Man provided fake Amazon employment letter so he could move around while on electronic monitoring: prosecutors

Christopher Haynes | CCSO

A Chicago man presented fake employment verification records to authorities so he could move around the city while on electronic monitoring awaiting trial for being a felon in possession of a firearm, prosecutors said this week.

Christopher Haynes, 34, is the second electronic monitoring participant to face forgery charges for providing fake documents allegedly created by former City Colleges of Chicago basketball coach Edmond Pryor. Prosecutors also charged Pryor with forgery in August for allegedly operating the fake document mill.
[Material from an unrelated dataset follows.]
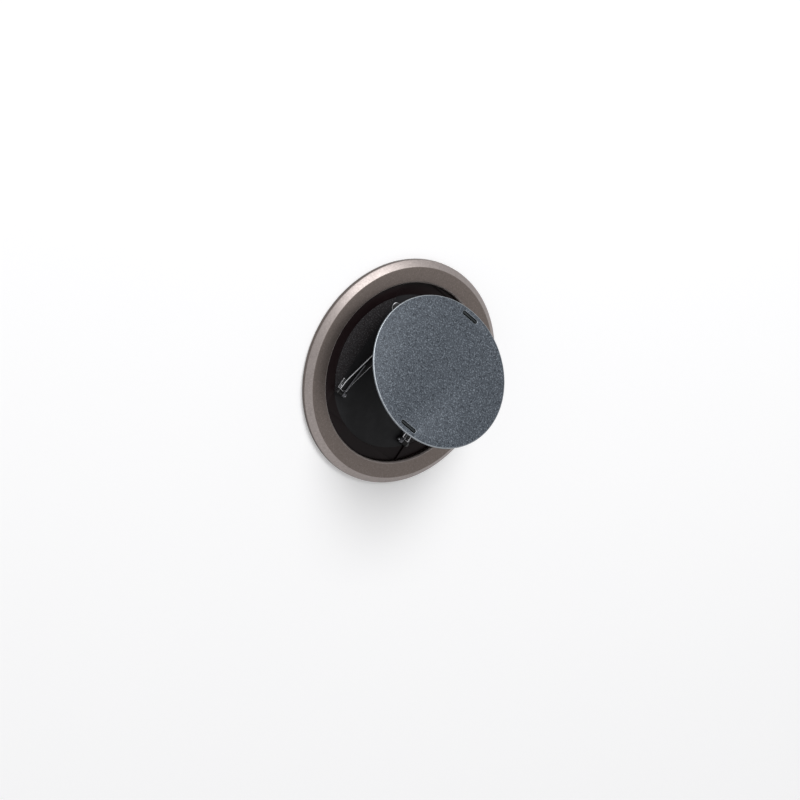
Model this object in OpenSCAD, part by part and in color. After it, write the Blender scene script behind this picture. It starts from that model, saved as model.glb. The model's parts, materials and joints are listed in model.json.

Hayne submitted documents to the sheriff’s office in early 2019 that purported to show he had secured a job with Amazon so he could leave his home for “work,” prosecutor Jack Costello said.

Authorities now believe the documents were fakes that Pryor created. Amazon told investigators that Haynes never worked for them, the documents he presented were not in the company’s format, and the contact information on the papers was not associated with the company.

Costello said Haynes had “multiple” conversations with sheriff’s office employees over the course of months about the job at Amazon, which he didn’t really have.

A judge had placed Haynes on electronic monitoring while he awaited trial for being a felon in possession of a firearm. He was later convicted and received a four-year sentence in 2018, Costello said.

Haynes’ previous felony convictions include a 2015 DUI and 2007 convictions for criminal sexual assault and criminal sexual abuse.

Judge Mary Marubio ordered him to post a $1,000 bail deposit to get out of jail.

Pryor, 42, was fired by City Colleges in 2019 following an unrelated internal investigation. However, that investigation uncovered “suspicious documents” on his work computer, prompting a separate investigation by the Cook County sheriff’s police, Costello said during Pryor’s bail hearing this summer.

Pryor faxed false employment records from his computer, Costello said, and two phone numbers linked to Pryor received nearly 100 calls from the number the sheriff’s office uses to verify the employment of EM participants. He also received calls from court representatives and prosecutors during the alleged fraud.

Other documents included forged pay stubs and documents claiming that EM participants worked for UPS and Amazon, according to Costello. Pryor also created fake auto insurance cards that at least four people used to defend themselves against related charges in Cook and DuPage counties, Costello said. He added that the allegedly faked insurance information resulted in some charges being dismissed.

Costello stated that Pryor was compensated for his services, but prosecutors do not know how much he was paid. After being arrested in August, Pryor allegedly “made lengthy admissions,” officials said.

But Pryor maintained his innocence when asked about the charges by a Chicago Tribune reporter.

In a statement after Pryor was charged, the sheriff’s office said, “While investigating Edmond Pryor for forging work documents for individuals seeking movement on electronic monitoring in 2018 and 2019, sheriff’s police identified other individuals who allegedly took part in this scheme. Investigators are working to locate these individuals and bring them into custody. This is an ongoing investigation.”

Days later, prosecutors filed forgery charges against Desmond White, 30, saying he submitted phony UPS employment documentation to the sheriff’s office in February 2019 so he could get permission to travel around the city.

Phone records show that White “almost immediately” contacted Pryor anytime White had a conversation with the sheriff’s EM staff, Costello alleged.

In July, New Mexico State University announced that Pryor had joined its men’s basketball organization as a defensive analyst.

“He is an energy guy and has an excellent feel for people,” head coach Greg Heiar said. “Aggie Nation you are going to really enjoy getting to know EP!”

After the forgery allegations became public in August, the school announced that Pryor was no longer associated with the school.